Prompt: Interpret the boxplot graph of stfedu and stfhlth that we generated already: according to ESS data, would we say that the median French person is more satisfied with the education system or health services? Explain.
Change the boxplot graph: provide the code to change some of the key labels: (1) Change the title to: Boxplot of satisfaction with the state of education vs. health services; (2) Remove the x-axis label; (3) Change the y-axis label to: Satisfaction (0-10).
Hint: copy the boxplot code above and just replace or cut what is asked.
france_data <- read.fst("france_data.fst")
france_data %>%
# Setting values to NA
mutate(stfedu = ifelse(stfedu %in% c(77, 88, 99), NA, stfedu),
stfhlth = ifelse(stfhlth %in% c(77, 88, 99), NA, stfhlth)) %>%
# Reshaping the data
select(stfedu, stfhlth) %>%
gather(variable, value, c(stfedu, stfhlth)) %>%
# Creating the boxplot
ggplot(aes(x = variable, y = value)) +
geom_boxplot() +
labs(y = "Satisfaction (0-10)", x= " ", title = "Boxplot of Satisfaction with the State of Education vs. Health Services") +
theme_minimal()
## Warning: Removed 364 rows containing non-finite values (`stat_boxplot()`).
Here in this graph the x-axis represents the variables, the y-axis represents the values (of the satisfaction scale)

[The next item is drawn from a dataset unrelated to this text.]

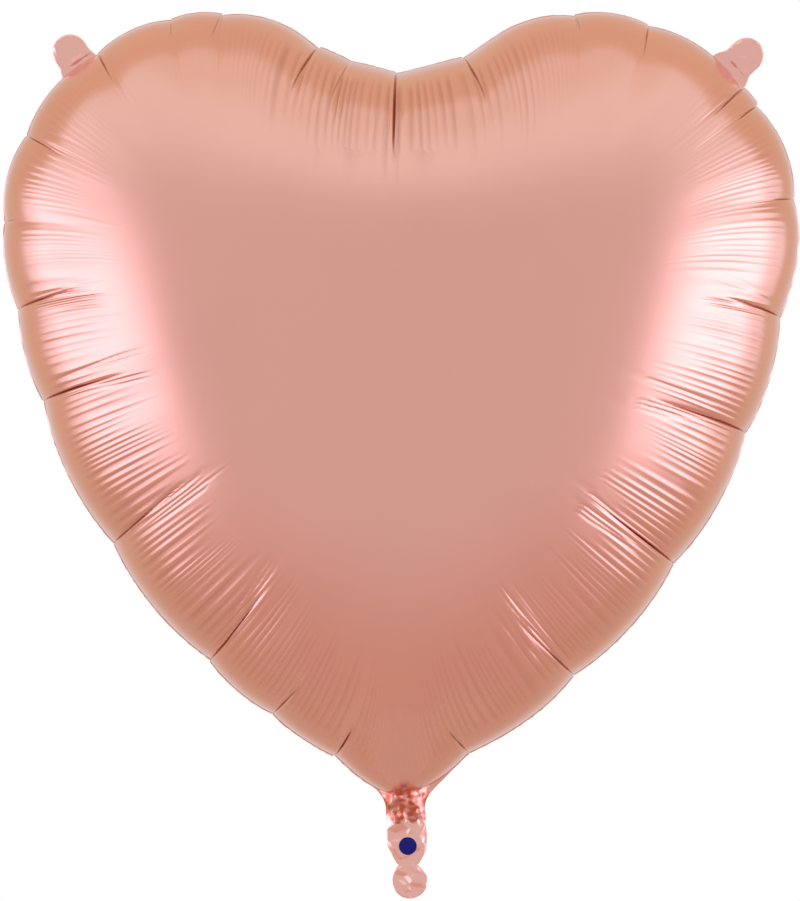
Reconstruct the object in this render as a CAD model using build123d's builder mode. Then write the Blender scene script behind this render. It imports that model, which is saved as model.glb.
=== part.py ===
"""A large heart-shaped foil balloon, inflated, in millimetres.

Two film panels are heat-sealed face to face round a heart-shaped seam. A hanging tab stands on each lobe, and a
flat filling neck with a round tail hangs from the point. A flat two-film valve runs from the neck into the heart.
The seam lies in the XZ plane, the front faces -Y, and the origin is where the neck leaves the heart.
"""

from math import acos, atan2, cos, degrees, radians, sin, sqrt
import os

from build123d import *

# ---- driving dimensions: the heart at its seam --------------------------------------------------
heart_width = 734.0
heart_height = 723.0  # from the seam's lowest point to the top of the lobes
heart_depth = 326.0  # front crown to back crown
lobe_radius = 184.0
side_radius = 635.0  # the long arc from lobe to point
cleft_radius = 185.0  # the hollow between the lobes
tip_radius = 30.0
tip_height = 7.5  # the seam's lowest point above the neck's root
seal_width = 3.0  # welded margin outside the seam

# ---- the swell of the film ----------------------------------------------------------------------
crown_radius = 28.0  # of the lobe arc at the flat crown
crown_share = 0.43  # how far out the crown's edge lies between the middle (0) and the seam (1)
profile_count = 8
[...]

We’d say that the median French person is more satisfied with the health services than education services. Because the bold line in the boxes demonstrates the median of the satisfaction, thus bold line is higher in stfhlth (the median is around 7) than stfedu (around 5) (Plus, from the scale 0 to 10, 10 means Extremeley satisfied).